Abu Salamah meninggal dunia di Madinah pada 94 Hijriah dalam usia 72 tahun di masa pemerintahan Al-Walid. Seorang ulama bernama Ibrahim bin Qarizh menemui Abdul Aziz, Gubernur Mesir, yang menurutnya tidak mengambil ilmu dari Abu Salamah. Ibrahim berkata, “Engkau telah meninggalkan dua orang laki-laki yang paling tahu tentang hadis, Urwah dan Abu Salamah.”
Khatimah
Sangat jarang kita temukan sosok mulia di sistem sekuler kapitalistik saat ini. Namun, bila kita mempelajari lembar sejarah Islam, sosok inspiratif akan banyak kita temukan. Hal ini menandakan bahwa sistem Islam telah berhasil membentuk karakter unggul di masa keemasannya.
Jika ingin mengembalikan masa kejayaan Islam, maka kita harus meniru bagaimana generasi terdahulu meraihnya. Di antaranya adalah bercermin pada keteladanan mereka. Banyak keteladanan dari Abu Salamah. Ia dijuluki “lautan ilmu” di kalangan tabiin, dipercaya menjadi hakim di Madinah, dan memiliki kerendahan hati yang luar biasa meski memiliki ketinggian ilmu.

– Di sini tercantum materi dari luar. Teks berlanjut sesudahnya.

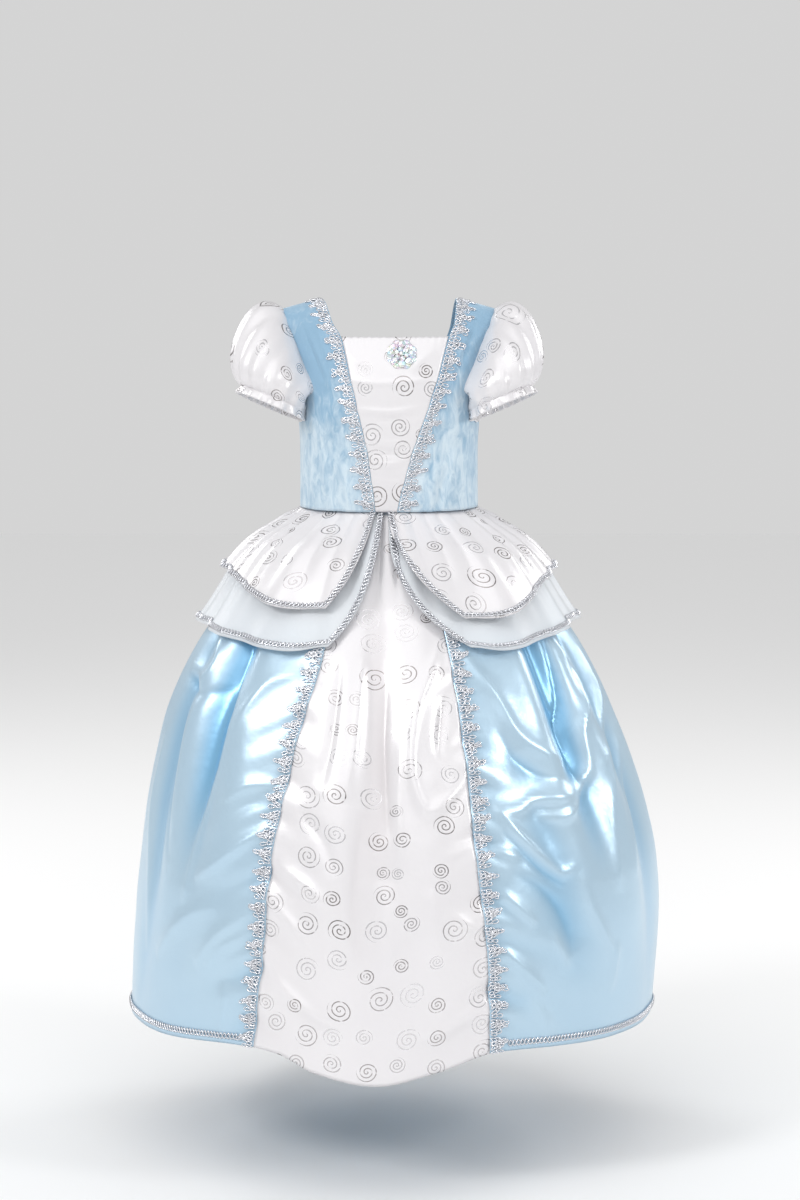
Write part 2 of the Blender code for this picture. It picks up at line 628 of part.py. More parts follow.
def hem_edging(name, points, normals, silver):
    """Narrow silver edging just above the hem of a blue panel, on the facets of its lowest strip. On a side panel
    it starts beside the braid."""
    last = points.shape[0] - 2
    start = (BRAID_WIDTH + 0.001) / np.linalg.norm(points[-1, 1] - points[-1, 0]) if "side" in name else 0.0
    columns = [start] + [c for c in range(1, points.shape[1]) if c > start + 0.1]
    strip = np.array([[on_facets(points, last + share, c) for c in columns] for share in HEM_EDGING])
    lift = np.array([[on_facets(normals, last + share, c) for c in columns] for share in HEM_EDGING])
    lift /= np.linalg.norm(lift, axis=-1, keepdims=True)
    trim(name, strip, lift, EDGING_THICK, silver)


def flounce_place(flounce, share, down):
    """Turn and height of a flounce's cloth. share runs from its front edge (0) to the centre back (1),
    down from the waist (0) to its hem (1)."""
    down = np.maximum(down, 0)
    waist_turn = flounce.waist_step * GATHER_STEP
    edge = waist_turn + (math.radians(flounce.corner_turn) - waist_turn) * down**flounce.edge_curve
    back = math.pi - SEAM_GAP / 2 / smooth(SKIRT, "half_depth", WAIST - flounce.side_drop * down)
    turn = edge + (back - edge) * share
    shorter = ease(*DROP_TURNS, np.degrees(turn))
    drop = flounce.front_drop + (flounce.side_drop - flounce.front_drop) * shorter
    rounded = CORNER_ROUND * np.exp(-((share / 0.045) ** 2)) * down**2
    return turn, WAIST - SEAM_GAP - drop * down * (1 - rounded)


def flounce_wave(flounce, turn, down):
    """Waves of a flounce, outwards only, growing towards its hem."""
    share = turn / math.pi
    uneven = 0.78 + 0.22 * np.sin(9.0 * share + 6 * flounce.phase)
    drift = share + 0.02 * np.sin(7.0 * share + 9 * flounce.phase)
    crest = 0.5 - 0.5 * np.cos(2 * math.pi * (flounce.waves * drift + flounce.phase))
    return WAVE_DEPTH * uneven * crest * np.maximum(down, 0) ** 1.3


def flounce_points(flounce, below, share, down):
    """A point of a flounce. The upper one lies over the lower one, below, as if that ran on to the front."""
    turn, height = flounce_place(flounce, share, down)
    lower = below or flounce
    fall = (WAIST - height) / (0.5 * (lower.front_drop + lower.side_drop))
    out = LOWER_STEP + LOWER_STAND * ease(0, 0.4, fall) + flounce_wave(lower, turn, fall)
    if below:
        out = out + UPPER_STEP + UPPER_STAND * ease(0, 0.5, down) + flounce_wave(flounce, turn, down)
    out = out + gather_depth(turn, height)
    return skirt_form(turn * flounce.side, height, out)


def peplum_half(flounce, below, name, rows, finish, silver):
    """Half a layer of the open overskirt, edged in silver at its front and hem."""
    columns = HALF_STEPS - flounce.waist_step
    share = np.arange(columns + 1) / columns
    edging = EDGING_WIDTH / 0.45
    share = np.concatenate([[0, edging], share[1:]])
    down, share = np.meshgrid(np.array(rows), share, indexing="ij")

    def surface(s, d):
        return flounce_points(flounce, below, s, d)

    points = surface(share, down)
    outward = points * np.array([1.0, 1.0, 0.0])
    normals = level_first_row(normals_of(surface, share, down, 0.012, 0.02, outward))
    normals[:, -1, 0] = 0
    edged = np.zeros((len(rows) - 1, points.shape[1] - 1), bool)
    edged[-1, :] = True
    edged[:, 0] = True
    cloth_panel(name, points, normals, CLOTH, finish)
    trim(f"edging_{name}", points, normals, EDGING_THICK, silver, edged)


def peplum(organza, satin, silver):
    peplum_half(LOWER_LEFT, None, "peplum_lower_left", LOWER_ROWS, organza, silver)
    peplum_half(LOWER_RIGHT, None, "peplum_lower_right", LOWER_ROWS, organza, silver)
    peplum_half(UPPER_LEFT, LOWER_LEFT, "peplum_upper_left", UPPER_ROWS, satin, silver)
    peplum_half(UPPER_RIGHT, LOWER_RIGHT, "peplum_upper_right", UPPER_ROWS, satin, silver)


def cuff_point(angle, radius_share, below, out):
    """A point of the elastic's ring: angle 0 is outermost, a quarter turn is the front."""
    across = CUFF_RADIUS[0] * radius_share * np.cos(angle)
    along = -CUFF_RADIUS[1] * radius_share * np.sin(angle)
    x = CUFF_CENTRE[0] + out + across * math.cos(CUFF_LEAN_IN) + below * math.sin(CUFF_LEAN_IN)
    y = CUFF_CENTRE[1] + along * math.cos(CUFF_LEAN_BACK) - below * math.sin(CUFF_LEAN_BACK)
    z = (
        CUFF_CENTRE[2] + across * math.sin(CUFF_LEAN_IN) - along * math.sin(CUFF_LEAN_BACK)
        - below * math.cos(CUFF_LEAN_IN)
    )
    return np.stack([x, y, z], axis=-1)


def sleeve_columns(front, back):
    """The armhole as a closed run of points from the shoulder down the front and up the back, halving each edge,
    and the angle of the cuff's ring that each point leads to."""
    loop = np.concatenate([front[::-1], back[1:-1]])
    halves = (loop + np.roll(loop, -1, axis=0)) / 2
    armhole = np.empty((2 * len(loop), 3))
    armhole[0::2], armhole[1::2] = loop, halves
    steps = np.linalg.norm(np.roll(armhole, -1, axis=0) - armhole, axis=1)
    along = np.concatenate([[0], np.cumsum(steps)[:-1]]) / steps.sum()
    return armhole, along * 2 * math.pi


def clear_of_torso(points):
    """Moves rows of points that lie beside the bodice out to its surface and, after the first rows, a little more."""
    clear = SLEEVE_CLEAR * np.clip(np.arange(1, len(points) + 1) / 4, 0, 1)[:, None]
    half_width, half_depth = TORSO[2].half_width, TORSO[2].half_depth
    reach = np.abs(points[..., 0] / half_width) ** TORSO_POWER + np.abs(points[..., 1] / half_depth) ** TORSO_POWER
    needed = np.maximum((1 + clear) / reach ** (1 / TORSO_POWER), 1)
    needed = 1 + (needed - 1) * (1 - ease(CHEST + 0.010, CHEST + 0.020, points[..., 2]))
    return points * np.stack([needed, needed, np.ones_like(needed)], axis=-1)


def sleeve_surface(armhole, angle, sign, out):
    """Points of the puff: rows from the armhole to the cuff's frill, columns round it from the shoulder."""
    top = 0.5 + 0.5 * np.cos(angle)                       # 1 at the shoulder, 0 at the underarm
    angle = angle + SLEEVE_TWIST * (1 - top)
    leave = np.stack([0.75 - 0.25 * np.sin(angle), -0.95 * np.sin(angle), 1.30 * top - 0.50], axis=-1)
    arrive = np.stack([np.cos(angle) * (0.3 + 0.7 * top), -np.sin(angle), 0.9 + 0 * angle], axis=-1)
    puff = np.stack([0.4 + 0.6 * np.cos(angle), -np.sin(angle), 0.5 * np.cos(angle)], axis=-1)
    start = armhole * np.array([sign, 1, 1]) + np.array([0.0005, 0.0, 0.0001])
    ring = cuff_point(angle, 1.0, 0.0, out)
    first = start + leave * (0.004 + 0.034 * top)[:, None]
    second = ring + arrive * (0.006 + 0.019 * top)[:, None]
    crest = np.cos(np.arange(len(angle)) * math.pi)       # a crest or a valley in each column
    rows = []
    for t in SLEEVE_ROWS:
        base = (1 - t) ** 3 * start + 3 * t * (1 - t) ** 2 * first + 3 * t * t * (1 - t) * second + t**3 * ring
        gather = SLEEVE_GATHER * math.sin(math.pi * t) ** 0.5 * top * crest
        rows.append(base + puff * gather[:, None])
    rows.append(cuff_point(angle, 1.02 + 0.025 * crest, 0.45 * CUFF_FRILL, out))
    rows.append(cuff_point(angle, 1.07 + 0.040 * crest, CUFF_FRILL, out))
    grid = np.array(rows)
    grid[1:] = clear_of_torso(grid[1:])
    return grid * np.array([sign, 1, 1])


def away_from_middle(grid):
    """Directions from the middle of each row of a tube to its points. They turn smoothly where the rows crowd
    together under the arm, so the wall doesn't cross itself there."""
    away = grid - grid.mean(axis=1, keepdims=True)
    return away / np.linalg.norm(away, axis=-1, keepdims=True)


def sleeves(armholes, satin):
    for side, sign in (("left", 1), ("right", -1)):
        front, back = armholes[side]
        armhole, angle = sleeve_columns(front, back)
        grid = sleeve_surface(armhole, angle, sign, CUFF_OUT[side])
        cloth_panel(f"sleeve_{side}", grid, away_from_middle(grid), SLEEVE_WALL, satin, closed=True)


def main():
    for obj in list(bpy.data.objects):
        bpy.data.objects.remove(obj)
    satin = finish_material("white_foil_satin", WHITE_SATIN)
    organza = finish_material("white_organza", WHITE_ORGANZA)
    blue = finish_material("blue_satin", BLUE_SATIN)
    velvet = finish_material("blue_velvet", BLUE_VELVET)
    silver = finish_material("silver_braid", SILVER)
    crystal = finish_material("crystal_sequins", CRYSTAL)
    armholes = bodice(velvet, satin, silver, crystal)
    sleeves(armholes, satin)
    skirt(satin, blue, silver)
    peplum(organza, satin, silver)


main()
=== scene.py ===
"""Princess costume dress: the pieces that show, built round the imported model.

Metres, +Z up, the front faces -Y. "left" is the wearer's left, at +X.
"""

import math
from collections import namedtuple

import bpy
import numpy as np
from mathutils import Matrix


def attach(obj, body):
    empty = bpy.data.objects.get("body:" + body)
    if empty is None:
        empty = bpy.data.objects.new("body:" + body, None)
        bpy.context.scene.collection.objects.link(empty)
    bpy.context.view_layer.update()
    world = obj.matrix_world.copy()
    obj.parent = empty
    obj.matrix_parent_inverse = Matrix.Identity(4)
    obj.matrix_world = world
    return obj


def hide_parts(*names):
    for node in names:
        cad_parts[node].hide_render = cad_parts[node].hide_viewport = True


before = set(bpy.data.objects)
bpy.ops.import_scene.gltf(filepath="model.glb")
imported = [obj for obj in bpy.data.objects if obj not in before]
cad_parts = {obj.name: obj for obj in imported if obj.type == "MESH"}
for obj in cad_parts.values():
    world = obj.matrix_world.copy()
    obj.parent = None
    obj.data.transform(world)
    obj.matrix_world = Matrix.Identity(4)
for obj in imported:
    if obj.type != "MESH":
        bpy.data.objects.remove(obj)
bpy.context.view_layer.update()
bpy.ops.object.select_all(action="DESELECT")

# Sizes of the cloth and the seams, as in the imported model
CLOTH = 0.0012
VELVET = 0.0016
ORGANZA = 0.0010
SEAM_GAP = 0.0003
WAIST = -0.199
GATHERS = 40
GATHER_STEP = math.radians(360 / GATHERS / 2)
GATHER_DEPTH = 0.0024
GATHER_LENGTH = 0.100
SIDE_TURN = math.radians(90)
MEAN_RADIUS = 0.24             # of the skirt below the overskirt

# Torso, the general form under the bodice
CHEST = -0.098
TORSO_POWER = 2.3
SHOULDER_SLOPE = 0.28
SHOULDER_INNER = 0.070
SHOULDER_TOP = 0.006

Torso = namedtuple("Torso", "level half_width half_depth")
TORSO = [
    # level -1 is the waist seam, 0 the chest line and 1 the shoulder line
    Torso(-1.0, 0.0875, 0.0755),
    Torso(-0.5, 0.0872, 0.0760),
    Torso(0.0, 0.0895, 0.0775),
    Torso(0.5, 0.1060, 0.0770),
    Torso(1.0, 0.1230, 0.0770),
]

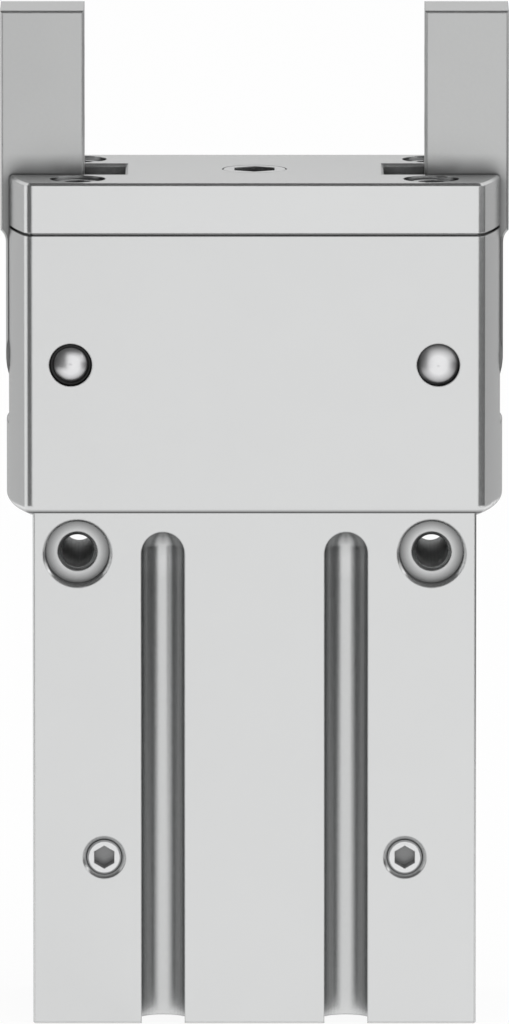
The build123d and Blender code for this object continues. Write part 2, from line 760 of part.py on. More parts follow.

Ibarat padi, makin berisi ia makin merunduk. Begitu pun para penuntut ilmu. Makin berilmu seharusnya makin tawaduk. Semoga kita bisa mengambil hikmah dari kisah ini. Memotivasi diri agar senantiasa haus ilmu dan dengan keilmuan itu kita turut andil dalam membangun peradaban Islam.